Getting the blade made would be doable and then the mounting is straightforward. Do the mounts (3 of them) adjust for the depth of cut or does the wooden slide? I like it. Steam knives are nice. I bet my local metalshop could crank out a stainless blade for an affordable price. It would be a better rig than that sideliner brushy mountain pimps and a lot cheaper. Thanks for sharing. ALSO I started watching more of the vids and a french one has that cutter in a commercial extraction line.


----------



## swiftden (Sep 27, 2010)

I have 2m long stainless reducer that i think i might try and make this frame over to uncap my frames. just need to find someone to make the blade with the steam tube on it for me . looks quicker and cleaner than just using a knife. I will have steam for the reducer and the extractor anyway so just need to loop this into the rig. It is all being put into a refridgerated/insulated truck box which i will mount on a trailer chassis. it is 2m wide and 3.7 long, double doors on the rear and single access door each side about 1m wide this is the gear i have so far. 

My Extractor:-

















My Reducer:-









My Jacko Steam boiler(will be converted from wood to LPG):-


----------



## Vance G (Jan 6, 2011)

What angle do you think that knife needs to be? I wonder if one could cut down an old stainless carpenter square and solder or epoxy a copper tube to that after giving it an edge???


----------



## swiftden (Sep 27, 2010)

I assume by the videos that it is at a right angle. 

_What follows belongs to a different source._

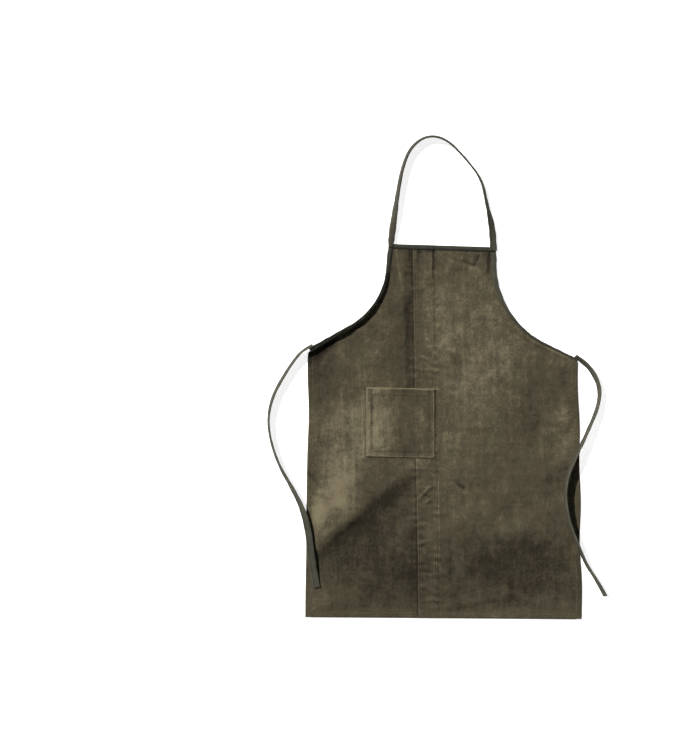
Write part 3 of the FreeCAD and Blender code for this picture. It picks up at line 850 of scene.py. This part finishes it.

I thought maybe some planer or thicknesser blades might do the trick . welded at a right angle to each other. 

Not sure what size the tubing would need to be . 

Im seriously looking into it. i have been trying to find more info using google translate


----------



## Roland (Dec 14, 2008)

Look at using pieces of meat cutting band saw blades. Some of them have wavy edges.

Crazy Roland


----------



## Daniel Y (Sep 12, 2011)

IN the first and third video the blade is 90 degrees. IN the second it is not quite 90 but close.


----------



## alpha6 (May 12, 2008)

Very nice system. I like how it cuts right into the cappings spinner.


----------



## WI-beek (Jul 14, 2009)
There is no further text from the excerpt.